- Directed by: Kiah Roache-Turner
- Written by: Kiah Roache-Turner Tristan Roache-Turner
- Produced by: Tristan Roache-Turner Blake Northfield
- Starring: Luke McKenzie Shantae Barnes-Cowan Jake Ryan Bianca Bradey Jay Gallagher
- Cinematography: Tim Nagle
- Edited by: Brad Hurt Kiah Roache-Turner
- Music by: Michael Lira
- Release dates: 2021 (festivals); 17 February 2022;
- Running time: 88 minutes
- Country: Australia
- Language: English
- Box office: $263,293

= Wyrmwood: Apocalypse =

Wyrmwood: Apocalypse is a 2021 Australian action-horror film directed by Kiah Roache-Turner and starring Luke McKenzie, Shantae Barnes-Cowan, Jake Ryan, Bianca Bradey and Jay Gallagher. It is a sequel to 2014's Wyrmwood.

==Cast==
- Jay Gallagher as Barry
- Bianca Bradey as Brooke
- Luke McKenzie as Rhys
- Shantae Barnes-Cowan as Maxi
- Jake Ryan as The Colonel
- Tasia Zalar as Grace
- Nicholas Boshier as The Surgeon General
- David Collins as Keith Head Boom (uncredited)

== Release ==
Wyrmwood: Apocalypse was released theatrically in Australia on 17 February 2022. The film also opened in four other countries. It was released in United Arab Emirates and New Zealand on the same date as the domestic release. Later it was released in Colombia on 1 September 2022, and Russia on 5 October 2022.

==Reception==

=== Box office ===
The film was released in 102 cinemas domestically in Australia. It grossed US$22,167 at opening weekend and total of US$47,704 at domestic box-office. It was released in total of 1065 theatres internationally. It grossed US$145,268 at opening weekend and grossed a total of US$215,589 at international box-office. In total it grossed US$263,293 at worldwide box office.

=== Critical response ===
The film review website Metacritic surveyed 6 critics and assessed 4 reviews as positive, 2 as mixed, and 0 as negative. It gave a weighted average score of 62 out of 100, which it said indicated "Generally favorable reviews". Rotten Tomatoes lists 23 critics with 20 assessed as fresh and 3 as rotten. It gave the film a score of 87%.
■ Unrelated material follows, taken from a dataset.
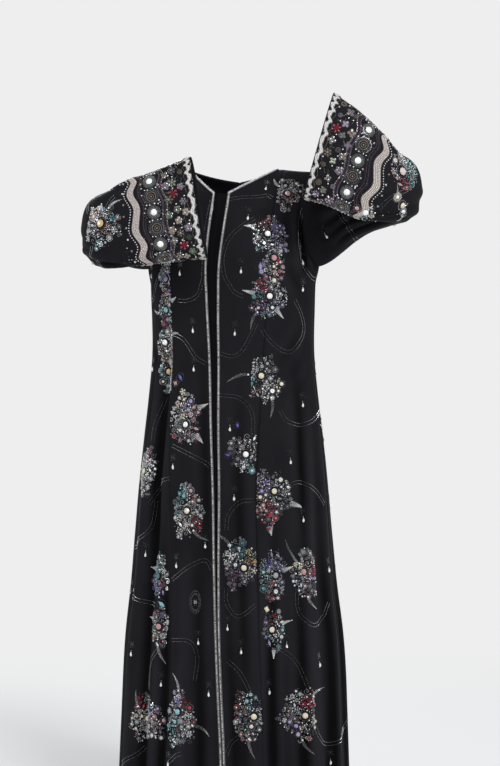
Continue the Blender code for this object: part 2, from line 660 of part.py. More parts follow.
# ---------------------------------------------------------------- the pieces
def body_place(side, angle, height):
    """Return the row and column of a body point given by angle from centre front and height."""
    angles = ring_angles(side, np.array([height]))[0]
    column = np.interp(abs(math.radians(angle)), angles, np.arange(len(angles)))
    row = (height - HEM_HEIGHT) / (CHEST_HEIGHT - HEM_HEIGHT) * SKIRT_ROWS
    return row, column


def cluster_pad(piece, row, column, half_width, half_height):
    """Return a cluster's pad, moved in where it would reach over the panel's side edges."""
    r = int(row)
    spacing = np.linalg.norm(np.diff(piece[r], axis=0), axis=1)
    margin = half_width / spacing.min() + PAD_CLEAR
    column = min(max(column, margin), piece.shape[1] - 1 - margin)
    return row, column, half_width, half_height, CLUSTER_RISE, CLUSTER_TOP, CLUSTER_SIDES


def cut_panel(surface, first, last):
    """Return a copy of a body surface between two columns, drawn back half a seam at each side."""
    grid, normals = surface
    piece = grid[:, first:last + 1].copy()
    for edge, nearby in ((0, 1), (-1, -2)):
        piece[:, edge] += unit(piece[:, nearby] - piece[:, edge]) * SEAM / 2
    return piece, normals[:, first:last + 1]


def draw_down(piece, columns):
    """Lower a panel's top row where it meets its neighbour."""
    piece[-1, columns] += unit(piece[-2, columns] - piece[-1, columns]) * ARMHOLE_DRAW


def build_fronts(halves):
    """Build the centre front and side front of each half."""
    centre_last = FRONT_CENTRE_COLUMNS
    side_last = centre_last + SHOULDER_COLUMNS + ARMHOLE_COLUMNS
    made = []
    for side, surface in halves.items():
        for part, first, last in (("centre", 0, centre_last), ("side", centre_last, side_last)):
            piece, normals = cut_panel(surface, first, last)
            shared = slice(FRONT_CENTRE_COLUMNS - 1, None) if part == "centre" else slice(None)
            draw_down(piece, shared)
            name = f"front_{part}_{side}"
            pads = []
            for angle, height, half_width, half_height in BODY_CLUSTERS:
                row, column = body_place(side, angle, height)
                if angle * SIDE_SIGN[side] > 0 and first < column < last:
                    pads.append(cluster_pad(piece, row, column - first, half_width, half_height))
            closed_wall(name, piece, piece - normals * WALL, pads=pads)
            made.append(name)
    return made


def build_back(halves):
    """Build the back as one panel, from the right side seam round to the left one."""
    first = FRONT_CENTRE_COLUMNS + SHOULDER_COLUMNS + ARMHOLE_COLUMNS
    right, right_normals = (part[:, first:] for part in halves["right"])
    left, left_normals = (part[:, first:] for part in halves["left"])
    grid = np.hstack([right, left[:, -2::-1]])
    normals = np.hstack([right_normals, left_normals[:, -2::-1]])
    piece, normals = cut_panel((grid, normals), 0, grid.shape[1] - 1)
    shared = np.arange(ARMHOLE_COLUMNS + SHOULDER_COLUMNS + 1)
    shared = np.concatenate([shared, grid.shape[1] - 1 - shared])
    draw_down(piece, shared)
    pads = []
    for angle, height, half_width, half_height in BODY_CLUSTERS:
        if abs(angle) > 90:
            side = "left" if angle > 0 else "right"
            row, column = body_place(side, angle, height)
            column -= first
            if side == "left":
                column = grid.shape[1] - 1 - column
            pads.append(cluster_pad(piece, row, column, half_width, half_height))
    return closed_wall("back", piece, piece - normals * WALL, pads=pads)


def build_sleeve(side, surface, length):
    """Build one sleeve with its raised medallions and stones."""
    grid, normals = surface
    piece = grid.copy()
    piece[0] += unit(piece[1] - piece[0]) * ARMHOLE_DRAW
    ring = SLEEVE_RINGS - MEDALLIONS_FROM_CUFF / length * SLEEVE_RINGS
    girth = run_lengths(grid[round(ring)], wrap=True)
    count = 2 * MEDALLIONS + 1
    pads = []
    for place in range(count):
        column = np.interp((place + 0.5) / count * girth[-1], girth, np.arange(len(girth)))
        if place % 2:
            pad = (MEDALLION_RADIUS, MEDALLION_RADIUS, MEDALLION_RISE, MEDALLION_TOP, MEDALLION_SIDES)
        else:
            pad = (STONE_RADIUS, STONE_RADIUS, STONE_RISE, STONE_TOP, STONE_SIDES)
        pads.append((ring, column, *pad))
    return closed_wall(f"sleeve_{side}", piece, piece - normals * WALL, wrap=True, pads=pads)


def sleeve_length(sections):
    """Return the length of a sleeve's middle line."""
    points = np.asarray(sections)[:, :3]
    return np.linalg.norm(np.diff(points, axis=0), axis=1).sum()


def join_armholes(halves, sleeves):
    """Give a sleeve's first ring and the body's armhole the same normals, so that their walls mitre."""
    first = FRONT_CENTRE_COLUMNS + SHOULDER_COLUMNS
    under = first + ARMHOLE_COLUMNS
    back_tip = under + ARMHOLE_COLUMNS
    loop = np.concatenate([np.arange(under, first - 1, -1), np.arange(back_tip - 1, under, -1)])
    for side in SIDE_SIGN:
        body_normals = halves[side][1]
        sleeve_normals = sleeves[side][1]
        corners = unit(body_normals[-1, loop] + sleeve_normals[0, ::2])
        body_normals[-1, loop] = corners
        body_normals[-1, back_tip] = corners[ARMHOLE_COLUMNS]
        sleeve_normals[0, ::2] = corners
        sleeve_normals[0, 1::2] = unit(corners + np.roll(corners, -1, axis=0))


def build_placket(halves):
    """Build the strip that closes the opening behind both front edges, with a shallow middle line."""
    rows = np.arange(SKIRT_ROWS + TORSO_ROWS + 1, dtype=float)
    rows[-1] -= PLACKET_SHORTER
    lines = []
    for side, order in (("right", (1, 0)), ("left", (0, 1))):
        surface = halves[side]
        step = np.linalg.norm(surface[0][:, 1] - surface[0][:, 0], axis=1).mean()
        for share in order:
            column = np.full(len(rows), share * PLACKET_UNDERLAP / step)
            lines.append(wall_point(surface, rows, column, np.full(len(rows), -PLACKET_DEPTH)))
    middle = (lines[1] + lines[2]) / 2
    middle[:, 1] += PLACKET_CREASE
    outer = np.stack([lines[0], lines[1], middle, lines[2], lines[3]], axis=1)
    normals = grid_normals(outer, wrap=False)
    normals *= -np.sign(normals[:, :, 1:2])
    return closed_wall("placket", outer, outer - normals * PLACKET_THICKNESS)


def inward_steps(surface, rows, columns, inside):
    """Return the rows and columns to add for one metre square to a run of places, into the cloth.

    The wanted way is the wall's normal crossed with the run, written in the grid's own two directions.
    """
    grid, normals = surface
    here = grid_point(grid, rows, columns)
    along = unit(np.gradient(here, axis=0))
    normal = unit(grid_point(normals, rows, columns))
    wanted = inside * unit(np.cross(normal, along))
    by_row = here - grid_point(grid, rows - 0.5, columns)
    nudge = np.where(columns > grid.shape[1] / 2, -0.5, 0.5)
    by_column = (grid_point(grid, rows, columns + nudge) - here) / (2 * nudge)[:, None]
    steps = []
    for way, row_way, column_way in zip(wanted, 2 * by_row, 2 * by_column):
        steps.append(np.linalg.lstsq(np.stack([row_way, column_way], axis=1), way, rcond=None)[0])
    return np.array(steps).T


def build_front_trim(side, halves):
    """Build the beaded trim of one side: up the front edge, round the neckline and to centre back."""
    surface = halves[side]
    last_row = float(surface[0].shape[0] - 1)
    last_column = float(surface[0].shape[1] - 1)
    up = np.arange(0.0, last_row + 1)
    neck_front = np.arange(0.5, FRONT_CENTRE_COLUMNS - 0.9, 0.5)
    neck_back = last_column - np.arange(BACK_NECK_COLUMNS, -0.1, -0.5)
    columns = np.concatenate([0 * up, neck_front, neck_back])
    rows = np.concatenate([up, 0 * neck_front + last_row, 0 * neck_back + last_row])
    row_step, column_step = inward_steps(surface, rows, columns, -SIDE_SIGN[side])
    row_step[0] = 0
    column_step[-1] = 0
    outer = []
    inner = []
    for inset in (TRIM_INSET, TRIM_INSET + TRIM_WIDTH):
        place = (rows + inset * row_step, columns + inset * column_step)
        lift = np.where(rows < last_row, LIFT, NECK_LIFT)
        for layer, rise in ((outer, TRIM_THICKNESS), (inner, 0)):
            line = wall_point(surface, *place, lift + rise)
            line[-1, 0] += SIDE_SIGN[side] * SEAM / 2
            layer.append(line)
    return closed_wall(f"front_trim_{side}", np.stack(outer, axis=1), np.stack(inner, axis=1))


def round_trim(name, surface, from_cuff, width, wave, waves, samples, length):
    """Build a wavy closed trim round a sleeve, its middle at a distance from the cuff."""
    count = waves * samples
    turn = np.arange(count) / count
    columns = turn * SLEEVE_COLUMNS
    per_row = length / SLEEVE_RINGS
    middle = SLEEVE_RINGS - (from_cuff + wave * np.sin(2 * math.pi * waves * turn)) / per_row
    half = width / 2 / per_row
    outer = []
    inner = []
    for place in (-half, 0, half):
        for layer, lift in ((outer, ROUND_LIFT + TRIM_THICKNESS), (inner, ROUND_LIFT)):
            layer.append(wall_point(surface, middle + place, columns, np.full(count, lift), wrap=True))
    return closed_wall(name, np.stack(outer), np.stack(inner), wrap=True)


def give_material(names, material_name):
    """Give objects one plain material."""
    red, green, blue, roughness, metallic = MATERIALS[material_name]
    for name in names:
        material = bpy.data.materials.new(f"{material_name}_{name}")
        material.use_nodes = True
        shader = material.node_tree.nodes["Principled BSDF"]
        shader.inputs["Base Color"].default_value = (red, green, blue, 1)
        shader.inputs["Roughness"].default_value = roughness
        shader.inputs["Metallic"].default_value = metallic
        bpy.data.objects[name].data.materials.append(material)


def main():
    """Build every piece of the cloak."""
    for item in list(bpy.data.objects):
        bpy.data.objects.remove(item, do_unlink=True)
    collection = bpy.data.collections.new(COLLECTION)
    bpy.context.scene.collection.children.link(collection)
    halves = body_surface()
    sections = {"left": LEFT_SLEEVE, "right": RIGHT_SLEEVE}
    folds = {"left": LEFT_SLEEVE_FOLDS, "right": RIGHT_SLEEVE_FOLDS}
    sleeves = {side: sleeve_surface(side, sections[side], folds[side]) for side in SIDE_SIGN}
    join_armholes(halves, sleeves)
    cloth = build_fronts(halves)
    cloth.append(build_back(halves).name)
    cloth.append(build_placket(halves).name)
    trims = [build_front_trim(side, halves).name for side in SIDE_SIGN]
    laces = []
    tapes = []
    for side, surface in sleeves.items():
        length = sleeve_length(sections[side])
        cloth.append(build_sleeve(side, surface, length).name)
        laces.append(round_trim(f"cuff_lace_{side}", surface, LACE_WIDTH / 2 + LACE_WAVE, LACE_WIDTH,
                                LACE_WAVE, LACE_SCALLOPS, LACE_SAMPLES, length).name)
        tapes.append(round_trim(f"sleeve_tape_{side}", surface, TAPE_FROM_CUFF, TAPE_WIDTH,
                                TAPE_WAVE, TAPE_WAVES, TAPE_SAMPLES, length).name)
    give_material(cloth, "black_crepe")
    give_material(trims, "beaded_trim")
    give_material(laces, "white_lace")
    give_material(tapes, "rose_tape")


main()
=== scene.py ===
"""Looks of a black abaya cloak: crepe panels, bead embroidery, beaded front trims, cuff lace and tape.

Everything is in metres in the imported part's own frame: the front faces -Y, +X is the wearer's left.
A place on the cloth is a surface (body_left, body_right, sleeve_left, sleeve_right), a column and a
row.  Body columns run from the front opening (0) past the princess seam (6), the shoulder tip (9), the
side seam (15) and the back shoulder tip (21) to centre back (30), and rows from the hem (0) past the
chest (18) to the top edge (27).  Sleeve columns run once round in 24 steps from under the arm, and rows
from the armhole (0) to the cuff (21).
"""

import json
import math

import bpy
import numpy as np
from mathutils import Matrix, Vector

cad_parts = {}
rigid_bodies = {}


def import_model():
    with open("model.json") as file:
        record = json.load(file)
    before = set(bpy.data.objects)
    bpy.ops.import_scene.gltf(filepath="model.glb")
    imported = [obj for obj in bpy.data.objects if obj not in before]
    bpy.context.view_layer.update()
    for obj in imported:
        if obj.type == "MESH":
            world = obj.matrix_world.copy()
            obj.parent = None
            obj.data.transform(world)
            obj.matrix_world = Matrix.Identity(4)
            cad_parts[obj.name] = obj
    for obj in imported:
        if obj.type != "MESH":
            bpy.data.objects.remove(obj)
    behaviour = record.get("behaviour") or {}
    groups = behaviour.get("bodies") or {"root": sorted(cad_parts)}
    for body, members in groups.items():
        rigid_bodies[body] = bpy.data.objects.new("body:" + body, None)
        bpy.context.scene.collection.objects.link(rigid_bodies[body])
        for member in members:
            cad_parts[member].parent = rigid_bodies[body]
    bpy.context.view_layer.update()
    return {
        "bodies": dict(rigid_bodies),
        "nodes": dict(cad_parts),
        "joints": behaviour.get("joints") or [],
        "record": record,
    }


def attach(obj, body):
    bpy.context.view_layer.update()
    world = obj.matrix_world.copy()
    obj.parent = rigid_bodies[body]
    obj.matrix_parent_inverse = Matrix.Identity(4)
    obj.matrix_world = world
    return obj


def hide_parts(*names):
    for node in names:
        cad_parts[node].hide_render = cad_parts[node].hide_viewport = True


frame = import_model()

# ---- the cloth's own sizes
FINE = 5                # cells of the fine cloth for one column or row
CLOTH = 0.0008          # thickness of the crepe
PAINTED_FOLD_SHADE = 210.0     # painted fold shade: how much a metre of fold depth darkens the crepe in troughs and pales it on ridges
PAINTED_SHADE_RANGE = 0.22, 1.8  # the darkest painted shade and the palest painted highlight that it gives
DIP = 0.0011            # how far a panel's sewn edge sinks into its seam
DIP_REACH = 0.0035      # how far from the edge that sinking reaches
SEAM = 0.0003           # gap between two panels at their seam
HEM_HEIGHT = -1.41
CHEST_HEIGHT = -0.25
CHEST_STEP = 0.02
UNDERARM = np.array((0.197, 0.0, -0.207))
SHOULDER_TIP = np.array((0.187, 0.010, 0.002))
NECK_SHOULDER = np.array((0.096, 0.010, 0.010))
SEAM_AT = np.array((0.118, 0.010, 0.010))
ARMHOLE_FRONT = 0.062
ARMHOLE_INSET = 0.020
SPREAD = 0.68
TIP = math.radians(54)
BACK_TIP = math.radians(132)
FOLD_RADIUS = 0.20
NECK_FRONT = (-0.094, -0.046)
NECK_FRONT_MIDDLE = (0.050, -0.060, -0.024)
NECK_BACK = (0.0, 0.055, -0.012)
NECK_BACK_MIDDLE = (0.060, 0.048, -0.004)
SLEEVE_POWER = 2.3
SLEEVE_RADIUS = 0.085
CAP_LENGTH = 0.09
CAP_PLAIN = 0.03
SIGN = {"left": 1, "right": -1}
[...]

Lena Wilson of The New York Times gave it a positive review, writing that "'Wyrmwood: Apocalypse' is a must-see for zombie fans, thanks to a quick-witted script by the director, Kiah Roache-Turner, and his brother, Tristan Roache-Turner. Writing in The Los Angeles Times, Noel Murray called the film "equal parts exhausting and impressive — though thanks to the giddy fun the filmmakers appear to be having, it's mostly the latter."

Luke Buckmaster from The Guardian gave them film 3 stars, saying "The film is a perversely colourful, visually energetic and proudly splatterific sequel to its 2015 predecessor, a lean and mean midnight movie that, while stuffed with familiar genre elements, had a couple of rare or rare-ish distinguishing features."

Shown Romeo from The Weekend Australian gave the film 3 1/2 stars, writing "The result is an outlandish, humorous and entertaining schlocker that nods to Mad Max, Peter Jackson's 1987 debut Bad Taste and, even earlier, Soylent Green, starring Charlton Heston, from 1973".